Living long with its place” — not “on,” not “beside,” not “in spite of.” But with.

Spanning Worlds

Spanning Worlds

It was still light when I drove home yesterday, and as I made my way along the parkway the planes rumbled, soared and landed, and the river flowed by as it always does, with the cars flowing beside it, a liquid line of red lights and exhaust fumes.

Still a novice car-commuter, especially on this route, I marveled at the sights before me, as clogged and crowded as they were, marveled because, for all the bother of living here, there is sometimes something so right about it.

I feel it when I drive along the parkway and see Memorial Bridge, its stone arches and masonry as hospitable a welcome as any city could provide.

I think it is the southerness of Washington that speaks to me through this bridge. Or perhaps the in-betweenness. Spanning two worlds.

Airing Out

Airing Out

There are days in D.C. that bring a bright sun and mild feel to our winter, that air it out like an open window on a chilly night.

Yesterday was such a day, when a 30-minute walk took on grand proportions in the landscape of the hours, and made my afternoon significantly peppier than my morning.

There were bicyclists on the path and runners shedding layers. There were the familiar take-offs and landings at National Airport. There was the monument ahead of me and all the promise of a new year.

I was on a path, moving forward.

Pentagon Mornings

Pentagon Mornings

Some wear fatigues, others dress uniforms, and I could say good morning to many of them by name, since they wear their names on their sleeves — or close to them.

If I keep at my new walking route long enough I’ll know some of these Pentagon workers by heart.  The hordes who pour out of my standing-room-only bus, the others who stroll in from satellite parking lots and from the apartments off Army-Navy Drive.

Almost all of them are walking to the Pentagon — while I’m walking away from it.

The reason, of course, is simple. I work a mile or more away from the place. I just jump off the bus early to stretch my legs.

But I have to confess that it gives me a thrill to walk against this particular traffic.

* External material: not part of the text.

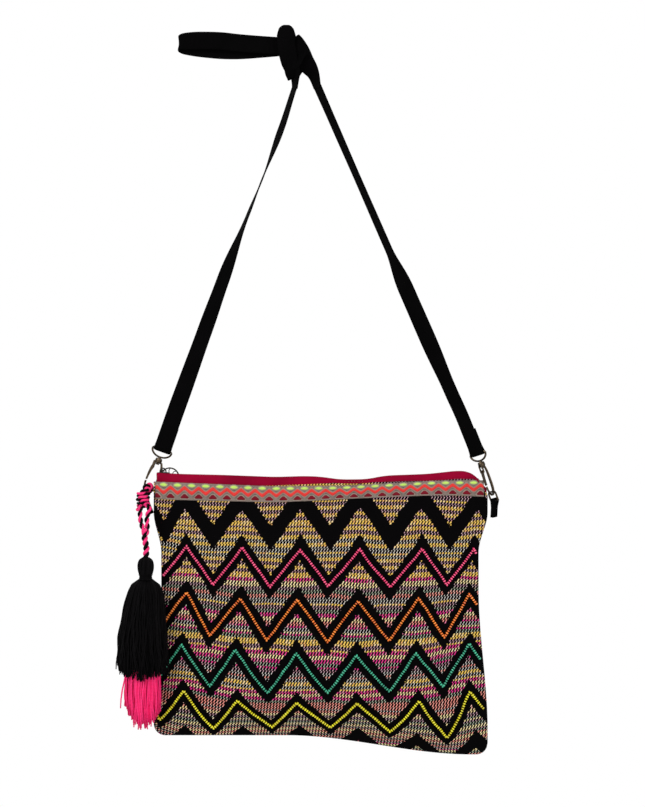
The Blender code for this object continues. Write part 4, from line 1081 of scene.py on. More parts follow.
@dataclass(frozen=True)
class GroundCloth:
    """Hand-woven cloth: coloured weft rows in slanted dashes, and black zigzag bands."""

    name: str
    chevrons: Chevrons | None
    row: float = 1.57
    dash: float = 2.60
    lean: float = 0.30
    snap: float = 0.45

    def rows(self) -> str:
        """The weft yarns down the cloth, one letter a row.

        Returns:
            The letters.
        """
        top = "P" + "MMPP" * 7 + "MMWW" * 3 + "MMPP" * 2 + "MM"
        low = "PGGLLLPNNNOOWWMMPPNNGGLLOOGWWLGNNMMPPMMGGLLGGNNGPWWOOWWMMWWMGGLNGGNNOONOWWOOLL"
        return top + low + "PONLPNOLWPNOLPONLPNOLWGGLLNNOOWWMM"

    def yarn(self, graph: Graph, row: Socket) -> tuple[Socket, Socket]:
        """Colour and cover of the yarn in each row.

        Args:
            graph: The material's graph.
            row: Number of the row.

        Returns:
            The colour, and the share of the row that it covers.
        """
        letters = self.rows()
        yarns = {yarn.name[0]: yarn.value for yarn in Yarn}
        place = graph.over(graph.plus(row, 0.5), float(len(letters)))
        changes = [index for index in range(len(letters))
                   if index == 0 or letters[index] != letters[index - 1]]
        stops = [(index / len(letters), yarns[letters[index]]) for index in changes]
        size = 31
        colour, cover = graph.ramp(place, stops[:size], steps=True).outputs
        for start in range(size, len(stops), size):
            later = graph.math("GREATER_THAN", place, stops[start][0])
            ramp = graph.ramp(place, stops[start:start + size], steps=True)
            colour = graph.mix(later, colour, ramp.outputs[0])
            more = graph.times(graph.minus(ramp.outputs[1], cover), later)
            cover = graph.plus(cover, more)
        return colour, cover

    def material(self) -> bpy.types.Material:
        """Build the material.

        Returns:
            The material.
        """
        made, graph, inputs = principled(self.name, 0.85, 0.0, 0.02)
        cloth = graph.cloth_map()
        wander = graph.times(graph.minus(graph.noise(cloth, 0.05, 2.0), 0.5), 1.6)
        across, down, _ = graph.split(cloth)
        line = graph.over(graph.plus(down, wander), self.row)
        row = graph.floor(line)
        within = graph.math("FRACT", line)
        pair = graph.floor(graph.times(line, 0.5))
        slant = graph.plus(graph.times(pair, 0.5), graph.times(line, self.lean))
        counted = graph.times(graph.split(graph.place())[0], 1000.0 / self.dash)
        turn = graph.plus(counted, slant)
        dash = graph.times(graph.math("PINGPONG", turn, 0.5), 2.0)
        colour, cover = self.yarn(graph, row)
        ends = graph.times(graph.size(graph.minus(within, 0.5)), 0.35)
        dark_share = graph.plus(graph.minus(1.0, cover), ends)
        shown = graph.spread(graph.minus(dash, dark_share), -0.10, 0.14)
        speck = graph.node("ShaderNodeTexWhiteNoise", noise_dimensions="2D")
        cell = graph.node("ShaderNodeCombineXYZ")
        graph.feed(cell.inputs[0], graph.floor(turn))
        graph.feed(cell.inputs[1], row)
        graph.feed(speck.inputs[0], cell.outputs[0])
        lively = graph.mix(graph.spread(speck.outputs[0], 0.35, 0.0, 0.0, 0.45), colour, (0.90, 0.80, 0.70))
        lively = graph.mix(graph.spread(speck.outputs[0], 0.78, 1.0, 0.0, 0.55), lively, (0.60, 0.20, 0.16))
        ground = graph.mix(shown, BLACK_YARN, lively)
        if self.chevrons:
            middle = graph.times(graph.plus(row, 0.5), self.row)
            ground = self.banded(graph, ground, across, turn, middle)
        graph.feed(inputs["Base Color"], ground)
        rounded = graph.sine(graph.times(within, math.pi))
        height = graph.times(rounded, graph.spread(dash, 0.0, 1.0, 0.5, 1.0))
        bumped(graph, inputs, height, 0.6, 0.0004)
        return made

    def banded(self, graph: Graph, ground: Socket, across: Socket, turn: Socket, middle: Socket) -> Socket:
        """Lay the black zigzag bands over the ground, stepped by dash and row.

        Args:
            graph: The material's graph.
            ground: Colour of the ground.
            across: Distance across in mm.
            turn: Count of dashes across.
            middle: Distance down of the row's middle in mm.

        Returns:
            The colour of both.
        """
        lines = self.chevrons
        step = graph.minus(graph.plus(graph.floor(turn), 0.5), turn)
        snapped = graph.plus(across, graph.times(step, self.snap * self.dash))
        turns = graph.over(graph.minus(snapped, lines.first_peak * 1000.0), lines.period * 1000.0)
        off = graph.size(graph.minus(turns, graph.nearest(turns)))
        wave = graph.minus(1.0, graph.times(off, 4.0))
        depth = graph.plus(middle, graph.times(wave, 500.0 * lines.amplitude))
        place = graph.over(graph.minus(depth, lines.first_depth * 1000.0), lines.spacing * 1000.0)
        nearest = graph.size(graph.minus(place, graph.nearest(place)))
        black = graph.math("LESS_THAN", nearest, 0.5 * lines.band / lines.spacing)
        above = graph.math("GREATER_THAN", place, -0.5)
        return graph.mix(graph.times(black, above), ground, BLACK_YARN)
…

My mornings at the Pentagon … are brief.

The Regular

The Regular

It was the wave that did it. A simple, familiar wave from a man I’ve watched for years, an “older man” (older than me!), who mows his lawn in a circle around a central clump of bushes.

I’ve noticed this man and his wife for years, shoveling snow, planting annuals, vacuuming up leaves (this weekend’s project). He is, for lack of a better term, a regular. One of the folks I see on my walks through Folkstone, one of the ones who (because I’ve never gotten to know him) is known more by the color of his shutters (green) and the method of his leaf removal (tractor) than anything else.

But it was the way he waved to me — familiar, off-handed — that made me realize that, just as I see him as a regular, so he sees me.

I’m the woman in the worn white running jacket, a little worse for the wear, slowing down as the years pass — still at it, though. I’m “the woman who walks” (sometimes runs). A fixture of sorts.

In other words, I’m a regular, too.

A Run in the Park

A Run in the Park

Just a sliver of time this morning, enough to squeeze in a run in the park. Not just any park, though. But this one.

And it felt like so many of the years that have passed did not really pass, and the me that was running, creaky-kneed, through the brisk November morning was just a breath away from the me that lived here so many years ago.

There are morning glories still blooming on the fence that borders the sheep meadow. There are the same gaggle of runners and bikers and baby carriages.

New York City is a well that never goes dry.